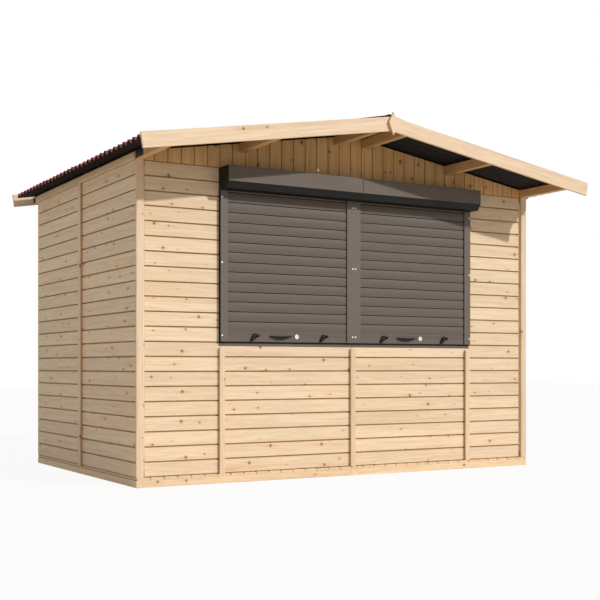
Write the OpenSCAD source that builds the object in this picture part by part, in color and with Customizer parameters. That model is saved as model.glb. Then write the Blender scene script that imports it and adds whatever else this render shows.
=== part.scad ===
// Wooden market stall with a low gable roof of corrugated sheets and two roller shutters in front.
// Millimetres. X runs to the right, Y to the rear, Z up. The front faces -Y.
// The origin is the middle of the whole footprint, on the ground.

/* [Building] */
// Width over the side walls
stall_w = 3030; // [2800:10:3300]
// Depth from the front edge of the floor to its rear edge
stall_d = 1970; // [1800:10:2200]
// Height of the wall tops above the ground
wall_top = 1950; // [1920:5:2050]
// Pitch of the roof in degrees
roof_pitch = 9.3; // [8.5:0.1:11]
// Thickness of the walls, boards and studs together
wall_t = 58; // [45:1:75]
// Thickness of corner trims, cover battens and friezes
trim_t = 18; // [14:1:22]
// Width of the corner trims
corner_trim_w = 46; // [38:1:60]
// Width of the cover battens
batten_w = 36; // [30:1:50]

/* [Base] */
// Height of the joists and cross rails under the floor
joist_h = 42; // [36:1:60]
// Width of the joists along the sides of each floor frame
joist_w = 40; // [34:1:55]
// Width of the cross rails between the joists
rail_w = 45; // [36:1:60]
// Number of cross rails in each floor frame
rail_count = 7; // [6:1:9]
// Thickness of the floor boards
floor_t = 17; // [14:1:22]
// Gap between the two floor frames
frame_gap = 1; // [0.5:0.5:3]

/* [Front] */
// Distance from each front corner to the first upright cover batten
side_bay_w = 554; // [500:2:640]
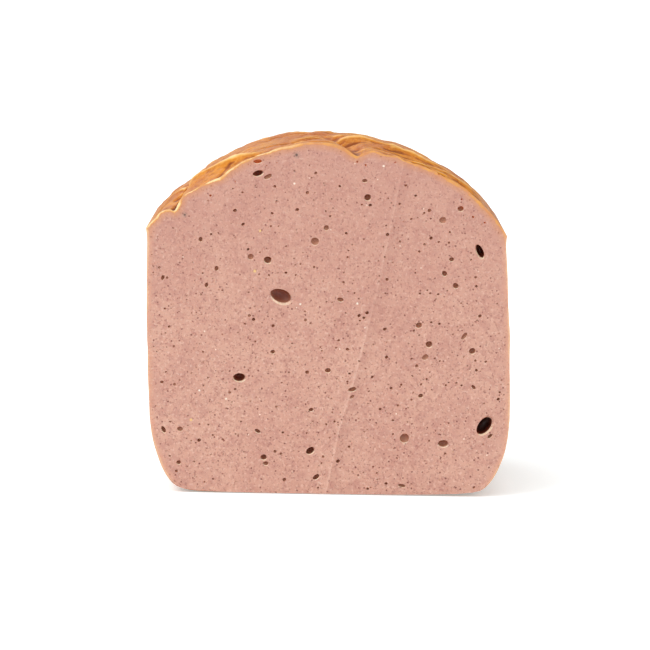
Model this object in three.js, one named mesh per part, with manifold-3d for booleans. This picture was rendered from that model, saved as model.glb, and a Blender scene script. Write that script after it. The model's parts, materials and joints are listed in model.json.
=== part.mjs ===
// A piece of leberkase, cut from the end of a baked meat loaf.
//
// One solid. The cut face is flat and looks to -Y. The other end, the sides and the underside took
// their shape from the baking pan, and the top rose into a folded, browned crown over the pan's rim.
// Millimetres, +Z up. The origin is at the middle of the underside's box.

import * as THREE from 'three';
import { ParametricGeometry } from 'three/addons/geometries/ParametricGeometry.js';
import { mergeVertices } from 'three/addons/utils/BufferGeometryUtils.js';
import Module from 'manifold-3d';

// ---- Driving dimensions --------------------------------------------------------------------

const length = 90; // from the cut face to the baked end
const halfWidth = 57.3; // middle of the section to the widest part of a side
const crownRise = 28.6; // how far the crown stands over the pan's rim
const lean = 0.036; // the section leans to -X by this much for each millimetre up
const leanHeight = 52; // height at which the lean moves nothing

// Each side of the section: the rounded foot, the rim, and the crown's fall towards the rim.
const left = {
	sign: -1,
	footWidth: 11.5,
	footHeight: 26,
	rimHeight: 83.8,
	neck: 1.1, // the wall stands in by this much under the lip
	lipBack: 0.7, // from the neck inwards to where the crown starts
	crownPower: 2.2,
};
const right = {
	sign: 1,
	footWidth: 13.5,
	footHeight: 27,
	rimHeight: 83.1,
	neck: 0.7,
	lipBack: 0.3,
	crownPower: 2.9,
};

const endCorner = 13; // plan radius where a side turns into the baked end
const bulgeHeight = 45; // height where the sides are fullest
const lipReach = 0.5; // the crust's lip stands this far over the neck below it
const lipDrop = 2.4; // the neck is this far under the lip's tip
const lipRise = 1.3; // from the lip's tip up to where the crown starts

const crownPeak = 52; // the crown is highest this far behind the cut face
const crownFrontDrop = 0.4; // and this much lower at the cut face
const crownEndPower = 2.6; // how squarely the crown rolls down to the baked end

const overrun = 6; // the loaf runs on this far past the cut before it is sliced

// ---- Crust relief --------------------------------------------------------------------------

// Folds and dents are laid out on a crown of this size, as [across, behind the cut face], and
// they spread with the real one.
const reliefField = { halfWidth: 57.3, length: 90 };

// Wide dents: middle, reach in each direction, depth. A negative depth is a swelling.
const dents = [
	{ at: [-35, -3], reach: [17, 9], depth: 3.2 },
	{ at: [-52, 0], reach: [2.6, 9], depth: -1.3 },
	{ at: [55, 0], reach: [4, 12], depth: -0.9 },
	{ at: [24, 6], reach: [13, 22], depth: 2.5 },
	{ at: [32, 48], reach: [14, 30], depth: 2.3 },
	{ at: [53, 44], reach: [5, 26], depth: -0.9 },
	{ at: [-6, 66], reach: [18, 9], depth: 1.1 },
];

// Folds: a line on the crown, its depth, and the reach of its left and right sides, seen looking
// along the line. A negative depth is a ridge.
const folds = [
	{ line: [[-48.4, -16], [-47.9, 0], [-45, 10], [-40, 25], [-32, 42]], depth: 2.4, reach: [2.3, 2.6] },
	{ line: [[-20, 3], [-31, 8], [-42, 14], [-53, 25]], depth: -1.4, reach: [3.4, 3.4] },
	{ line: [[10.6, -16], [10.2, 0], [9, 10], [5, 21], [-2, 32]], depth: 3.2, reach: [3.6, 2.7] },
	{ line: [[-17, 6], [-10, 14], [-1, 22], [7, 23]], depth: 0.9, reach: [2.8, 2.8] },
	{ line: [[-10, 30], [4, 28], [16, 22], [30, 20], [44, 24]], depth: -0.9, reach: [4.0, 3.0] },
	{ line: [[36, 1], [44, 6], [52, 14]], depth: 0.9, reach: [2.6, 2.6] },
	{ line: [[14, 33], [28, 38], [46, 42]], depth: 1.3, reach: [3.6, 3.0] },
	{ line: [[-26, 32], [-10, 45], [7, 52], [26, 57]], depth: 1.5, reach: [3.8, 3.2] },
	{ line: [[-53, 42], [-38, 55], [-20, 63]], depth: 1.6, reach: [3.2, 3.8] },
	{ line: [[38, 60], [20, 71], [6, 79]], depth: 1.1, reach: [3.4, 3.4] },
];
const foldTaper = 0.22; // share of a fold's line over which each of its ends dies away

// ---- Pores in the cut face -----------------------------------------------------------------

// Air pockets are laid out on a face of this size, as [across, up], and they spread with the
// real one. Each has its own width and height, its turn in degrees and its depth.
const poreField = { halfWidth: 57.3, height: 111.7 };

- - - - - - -

**Task goal**
Copy down the material exactly as written.

**Answer to this exercise**
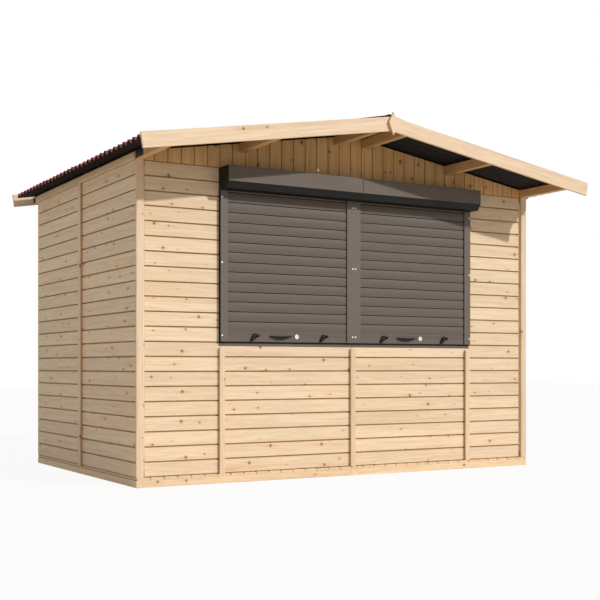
Write the OpenSCAD source that builds the object in this picture part by part, in color and with Customizer parameters. That model is saved as model.glb. Then write the Blender scene script that imports it and adds whatever else this render shows.
=== part.scad ===
// Wooden market stall with a low gable roof of corrugated sheets and two roller shutters in front.
// Millimetres. X runs to the right, Y to the rear, Z up. The front faces -Y.
// The origin is the middle of the whole footprint, on the ground.

/* [Building] */
// Width over the side walls
stall_w = 3030; // [2800:10:3300]
// Depth from the front edge of the floor to its rear edge
stall_d = 1970; // [1800:10:2200]
// Height of the wall tops above the ground
wall_top = 1950; // [1920:5:2050]
// Pitch of the roof in degrees
roof_pitch = 9.3; // [8.5:0.1:11]
// Thickness of the walls, boards and studs together
wall_t = 58; // [45:1:75]
// Thickness of corner trims, cover battens and friezes
trim_t = 18; // [14:1:22]
// Width of the corner trims
corner_trim_w = 46; // [38:1:60]
// Width of the cover battens
batten_w = 36; // [30:1:50]

/* [Base] */
// Height of the joists and cross rails under the floor
joist_h = 42; // [36:1:60]
// Width of the joists along the sides of each floor frame
joist_w = 40; // [34:1:55]
// Width of the cross rails between the joists
rail_w = 45; // [36:1:60]
// Number of cross rails in each floor frame
rail_count = 7; // [6:1:9]
// Thickness of the floor boards
floor_t = 17; // [14:1:22]
// Gap between the two floor frames
frame_gap = 1; // [0.5:0.5:3]

/* [Front] */
// Distance from each front corner to the first upright cover batten
side_bay_w = 554; // [500:2:640]
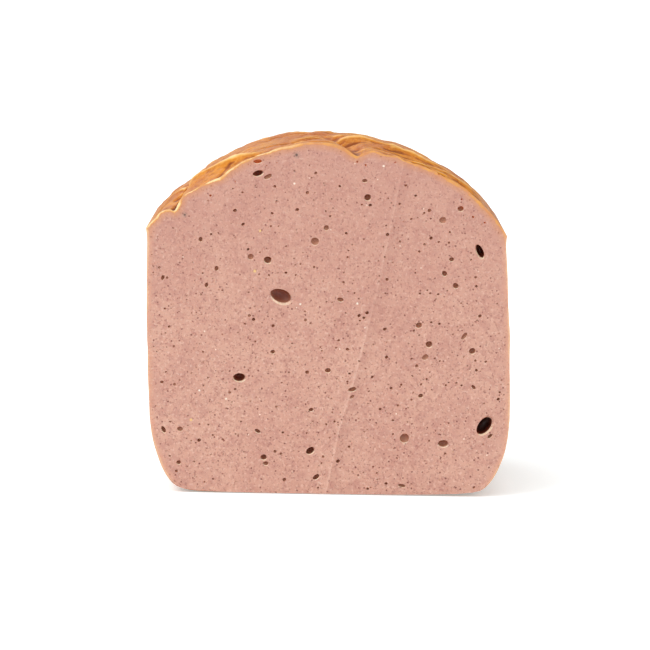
Model this object in three.js, one named mesh per part, with manifold-3d for booleans. This picture was rendered from that model, saved as model.glb, and a Blender scene script. Write that script after it. The model's parts, materials and joints are listed in model.json.
=== part.mjs ===
// A piece of leberkase, cut from the end of a baked meat loaf.
//
// One solid. The cut face is flat and looks to -Y. The other end, the sides and the underside took
// their shape from the baking pan, and the top rose into a folded, browned crown over the pan's rim.
// Millimetres, +Z up. The origin is at the middle of the underside's box.

import * as THREE from 'three';
import { ParametricGeometry } from 'three/addons/geometries/ParametricGeometry.js';
import { mergeVertices } from 'three/addons/utils/BufferGeometryUtils.js';
import Module from 'manifold-3d';

// ---- Driving dimensions --------------------------------------------------------------------

const length = 90; // from the cut face to the baked end
const halfWidth = 57.3; // middle of the section to the widest part of a side
const crownRise = 28.6; // how far the crown stands over the pan's rim
const lean = 0.036; // the section leans to -X by this much for each millimetre up
const leanHeight = 52; // height at which the lean moves nothing

// Each side of the section: the rounded foot, the rim, and the crown's fall towards the rim.
const left = {
	sign: -1,
	footWidth: 11.5,
	footHeight: 26,
	rimHeight: 83.8,
	neck: 1.1, // the wall stands in by this much under the lip
	lipBack: 0.7, // from the neck inwards to where the crown starts
	crownPower: 2.2,
};
const right = {
	sign: 1,
	footWidth: 13.5,
	footHeight: 27,
	rimHeight: 83.1,
	neck: 0.7,
	lipBack: 0.3,
	crownPower: 2.9,
};

const endCorner = 13; // plan radius where a side turns into the baked end
const bulgeHeight = 45; // height where the sides are fullest
const lipReach = 0.5; // the crust's lip stands this far over the neck below it
const lipDrop = 2.4; // the neck is this far under the lip's tip
const lipRise = 1.3; // from the lip's tip up to where the crown starts

const crownPeak = 52; // the crown is highest this far behind the cut face
const crownFrontDrop = 0.4; // and this much lower at the cut face
const crownEndPower = 2.6; // how squarely the crown rolls down to the baked end

const overrun = 6; // the loaf runs on this far past the cut before it is sliced

// ---- Crust relief --------------------------------------------------------------------------

// Folds and dents are laid out on a crown of this size, as [across, behind the cut face], and
// they spread with the real one.
const reliefField = { halfWidth: 57.3, length: 90 };

// Wide dents: middle, reach in each direction, depth. A negative depth is a swelling.
const dents = [
	{ at: [-35, -3], reach: [17, 9], depth: 3.2 },
	{ at: [-52, 0], reach: [2.6, 9], depth: -1.3 },
	{ at: [55, 0], reach: [4, 12], depth: -0.9 },
	{ at: [24, 6], reach: [13, 22], depth: 2.5 },
	{ at: [32, 48], reach: [14, 30], depth: 2.3 },
	{ at: [53, 44], reach: [5, 26], depth: -0.9 },
	{ at: [-6, 66], reach: [18, 9], depth: 1.1 },
];

// Folds: a line on the crown, its depth, and the reach of its left and right sides, seen looking
// along the line. A negative depth is a ridge.
const folds = [
	{ line: [[-48.4, -16], [-47.9, 0], [-45, 10], [-40, 25], [-32, 42]], depth: 2.4, reach: [2.3, 2.6] },
	{ line: [[-20, 3], [-31, 8], [-42, 14], [-53, 25]], depth: -1.4, reach: [3.4, 3.4] },
	{ line: [[10.6, -16], [10.2, 0], [9, 10], [5, 21], [-2, 32]], depth: 3.2, reach: [3.6, 2.7] },
	{ line: [[-17, 6], [-10, 14], [-1, 22], [7, 23]], depth: 0.9, reach: [2.8, 2.8] },
	{ line: [[-10, 30], [4, 28], [16, 22], [30, 20], [44, 24]], depth: -0.9, reach: [4.0, 3.0] },
	{ line: [[36, 1], [44, 6], [52, 14]], depth: 0.9, reach: [2.6, 2.6] },
	{ line: [[14, 33], [28, 38], [46, 42]], depth: 1.3, reach: [3.6, 3.0] },
	{ line: [[-26, 32], [-10, 45], [7, 52], [26, 57]], depth: 1.5, reach: [3.8, 3.2] },
	{ line: [[-53, 42], [-38, 55], [-20, 63]], depth: 1.6, reach: [3.2, 3.8] },
	{ line: [[38, 60], [20, 71], [6, 79]], depth: 1.1, reach: [3.4, 3.4] },
];
const foldTaper = 0.22; // share of a fold's line over which each of its ends dies away

// ---- Pores in the cut face -----------------------------------------------------------------

// Air pockets are laid out on a face of this size, as [across, up], and they spread with the
// real one. Each has its own width and height, its turn in degrees and its depth.
const poreField = { halfWidth: 57.3, height: 111.7 };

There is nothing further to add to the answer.